Как же так?.. Как сочетать Ремизова, влюбленного в слово поэта, прочтите хоть страничку его: «Божья пчелка» («Иллюстрированная Россия», № 5), с Ремизовым, отплясывающим с языком под мышкой на могиле друга-писателя передоновский канкан? Игра природы? Не знаю.
Знаю только, что изредка пишет он человеческой правой рукой, — и тогда чудесно, а чаще обезьяньей левой лапой («обезлев-лап») — и тогда отвратительно до тошноты. А ведь нетрудно бы понять, что стиль этот, даже не стиль, а стилишко, с типографско-ухищренной разбивочкой строк, со словесными загогулинами и всяким непристойным уродством, давно пора бы бросить. Надоел и никого не омолаживает. Литература не обезьянья палата, а уж если так хочется почудить, то можно запереть комнату на ключ, обмазаться гуммиарабиком, вываляться в пуху и показывать себе самому в надкаминном зеркале язык. Зачем же это проделывать публично?

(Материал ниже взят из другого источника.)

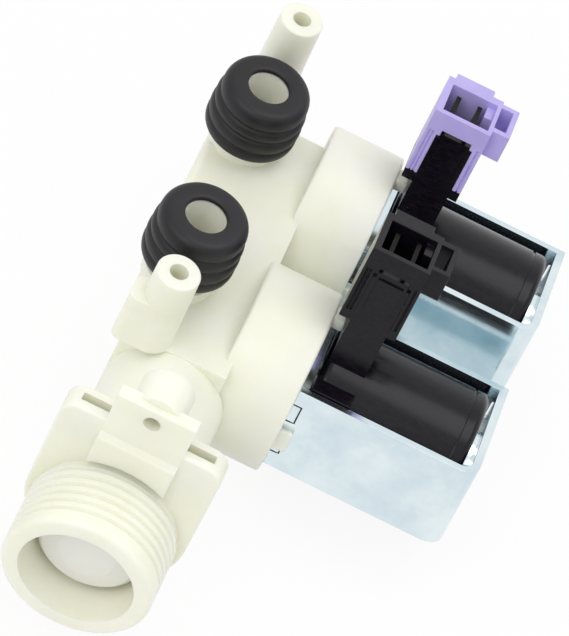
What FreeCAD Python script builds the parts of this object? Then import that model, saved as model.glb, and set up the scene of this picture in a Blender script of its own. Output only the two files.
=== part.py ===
import FreeCAD, Part
import os
import Sketcher

# Twin solenoid inlet valve for a washing machine, in millimetres.
# The origin is the centre of the inlet's front face. The inlet bore runs along +Y,
# the two valve axes run along +X, and the outlets and connectors point up along +Z.

doc = FreeCAD.newDocument("inlet_valve")

# Driving sizes in millimetres, angles in degrees
SIZES = {
    # Inlet spigot with its pipe thread, and the bore for the strainer
    "thread_diameter": 26.4,
    "spigot_length": 14.7,
    "spigot_lead": 0.9,
    "thread_relief": 1.7,
    "thread_relief_depth": 0.6,
    "inlet_bore": 20.2,
    "strainer_depth": 12.5,
    "regulator_bore": 17.0,
    "regulator_depth": 20.0,
    "gallery_bore": 15.6,
    "neck_diameter": 21.6,
    # Flange with its cored top edge and the screw tab
    "flange_width": 28.8,
    "flange_thickness": 5.0,
    "flange_top": 22.0,
    "flange_corner": 3.0,
    "flange_edge": 0.5,
    "slot_wall": 1.8,
    "slot_width": 1.6,
    "slot_depth": 8.0,
    "slot_end": 2.4,
    "tab_width": 14.0,
    "tab_top": 29.5,
    "tab_proud": 0.3,
    "tab_thickness": 2.7,
    "tab_pad_top": 18.6,
    "tab_pad_proud": 1.0,
    "tab_pad_relief": 27.8,
    "tab_hole_height": 26.4,
    "tab_hole": 3.0,
    "tab_boss": 9.2,
    "tab_boss_length": 8.2,
    "tab_root": 1.0,
    "tab_edge": 0.4,
    # Gallery that feeds both valves, and the spine that carries outlets and posts
    "gallery_height": 22.0,
    "gallery_front": 43.6,
    "gallery_end": 6.5,
    "gallery_wall": 2.0,
    "gallery_edge": 6.0,
    "spine_edge": 1.6,
    "spine_width": 11.8,
    "spine_depth": 14.0,
    "spine_plate": 2.0,
    # Valve chambers
    "valve_distance": 60.0,
    "valve_pitch": 35.6,
    "drum_diameter": 33.6,
    "drum_offset": 6.8,
    "drum_length": 13.5,
    "drum_floor": 2.8,
    "chamber_wall": 4.4,
    "drum_rim": 2.4,
    "drum_edge": 0.6,
    "seat_drop": 2.2,
    "port_width": 9.0,
    "port_depth": 3.4,
    "port_gap": 0.3,
    # Outlets and screw posts
    "outlet_offset": 6.8,
    "outlet_bore": 7.3,
    "seat_throat": 6.9,
    "outlet_wall": 1.5,
    "outlet_top": 24.3,
    "near_outlet_rise": 2.2,
    "outlet_collar": 13.0,
    "outlet_collar_height": 2.6,
    "near_post": 45.2,
    "far_post": 111.0,
    "post_top": 28.2,
    "post_diameter": 7.7,
    "post_draft": 0.35,
    "post_hole": 3.3,
    "post_hole_depth": 14.0,
    "post_edge": 0.4,
    "post_block_width": 5.8,
    "post_block_top": 21.6,
    "post_block_edge": 1.6,
    "post_block_drop": 0.4,
    # Rubber outlet sleeves
    "sleeve_height": 11.6,
    "sleeve_lip": 1.2,
    "sleeve_top": 15.6,
    "sleeve_ridge": 16.9,
    "sleeve_step": 0.2,
    "sleeve_groove": 0.5,
    "sleeve_ridge_start": 0.9,
    "sleeve_ridge_end": 2.1,
    "sleeve_round": 1.2,
    # Guide tube, diaphragm and armature
    "bonnet_thickness": 3.0,
    "bonnet_recess": 1.8,
    "bonnet_land": 3.4,
    "rim_thickness": 1.6,
    "rim_width": 1.8,
    "web_thickness": 0.8,
    "web_slack": 1.44,
    "rim_lap": 0.2,
    "centre_diameter": 13.6,
    "centre_thickness": 1.2,
    "insert_diameter": 12.4,
    "insert_thickness": 1.6,
    "insert_stem": 4.6,
    "insert_stem_length": 2.2,
    "pilot_bore": 1.6,
    "pilot_height": 0.6,
    "pilot_land": 0.8,
    "pilot_slope": 0.32,
    "armature_diameter": 8.0,
    "armature_setback": 8.6,
    "armature_edge": 0.4,
    "armature_travel": 2.4,
    "tube_wall": 0.85,
    "tube_end": 1.2,
    "end_room": 0.4,
    "seal_diameter": 4.8,
    "seal_thickness": 2.0,
    "seal_proud": 0.3,
    "spring_diameter": 4.4,
    "spring_wire": 0.5,
    "spring_turns": 8.0,
    "spring_pocket": 8.0,
    "running_clearance": 0.1,
    # Solenoid frame of two bent strips
    "solenoid_turn": 13.0,
    "frame_length": 33.2,
    "frame_width": 28.0,
    "strip_width": 16.8,
    "strip_thickness": 1.5,
    "bend_radius": 3.5,
    "finger_width": 3.4,
    "finger_height": 3.5,
    "finger_gap": 0.2,
    "notch_depth": 1.7,
    "finger_root": 0.2,
    # Coil
    "coil_diameter": 24.8,
    "coil_gap": 0.2,
    "coil_end_gap": 1.3,
    "coil_cap": 1.4,
    "coil_edge": 1.3,
    "coil_start_edge": 1.8,
    "coil_ring_place": 3.0,
    "coil_ring_width": 0.5,
    "coil_ring_depth": 0.25,
    "collar_half": 10.2,
    "cover_wall": 1.5,
    "collar_length": 7.2,
    "collar_height": 17.6,
    "bush_wall": 1.0,
    "inner_bush_length": 9.2,
    "outer_bush_length": 12.4,
    "bobbin_wall": 1.0,
    "bobbin_flange": 1.2,
    # Connector tongue, blades and housing
    "housing_start": 0.1,
    "housing_length": 10.5,
    "housing_width": 12.0,
    "housing_foot": 22.3,
    "housing_top": 35.7,
    "housing_wall": 1.2,
    "housing_rear_wall": 2.0,
    "housing_right_wall": 0.8,
    "mouth_floor": 26.1,
    "tongue_length": 6.8,
    "tongue_offset": 2.2,
    "tongue_rear": 5.0,
    "tongue_latch": 31.6,
    "latch_gap": 0.7,
    "latch_step": 0.6,
    "latch_step_height": 1.2,
    "panel_margin": 1.1,
    "panel_proud": 0.3,
    "panel_foot": 24.0,
    "leg_groove": 0.3,
    "shoulder_height": 1.9,
    "blade_width": 6.3,
    "blade_thickness": 0.8,
    "blade_pitch": 4.0,
    "blade_tip": 1.1,
    "blade_shift": 0.45,
    "blade_root": 6.0,
    "pocket_length": 3.2,
    "pocket_width": 9.3,
    "pocket_height": 5.4,
    "pocket_wall": 1.0,
    "pocket_shift": 0.55,
    "rail_length": 7.2,
    "rail_proud": 1.8,
    "rib_length": 1.5,
    "rib_width": 3.4,
    # Drum lugs that hold the frame
    "lug_width": 3.9,
    "lug_reach": 2.4,
    "lug_edge": 0.5,
    "lug_gap": 0.1,
    "lug_rise": 1.9,
    "lug_thickness": 1.2,
    "lug_drop": 1.8,
    # Strainer and flow regulator
    "strainer_front": 5.2,
    "strainer_diameter": 17.8,
    "strainer_rim": 1.5,
    "strainer_dome": 0.25,
    "strainer_shoulder": 1.0,
    "strainer_flat": 9.8,
    "strainer_wall": 0.8,
    "washer_thickness": 3.0,
    "washer_diameter": 15.2,
    "washer_hole": 4.6,
    "seat_lip": 0.5,
    "seat_cone": 1.0,
}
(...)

Ведь еще старик Державин в «рассужденье о лирической поэзии» сказал: «бессмыслица и слух раздирающая музыка стыдят и унижают лиру». Столь же определенно выразился он об отсутствии вкуса: «без его печати, как без клейма досмотрщика, никакие искусственные произведения бессмертия не достигают».
Заключение. Помните «мальчика для сечения», о котором рассказывает Марк Твен в «Принце и нищем»? Нашалит ли принц, плохо приготовит ли уроки, — за все отвечала спина мальчика, специально для этой цели нанятого.
Амплуа этого мальчика в последние перед войной годы занимала «девочка для сечения» — г-жа Вербицкая. Иногда — Нагродская. Иногда — Чарская. Почему-то все дамы. Впрочем, был и мальчик: Брешко-Брешковский. Литературная пробирная палата занималась совершенно бесплодным разоблачением лопуха и негодованием, что лопух розовым маслом не пахнет. На всем остальном (за редким исключением) — табу. Принцы обезьяньей крови могли себе позволить все, что угодно: калечить язык, вурдалачить, непристойничать… «Комитет взаимных одолжений» (выражение А. Л. Яблоновского) все покрывал литаврами дружеских рецензий и круговой порукой. Даже маститые ископаемые из толстых журналов не всегда решались назвать черное — черным и корявое — корявым, боясь не угнаться за литературной левизной.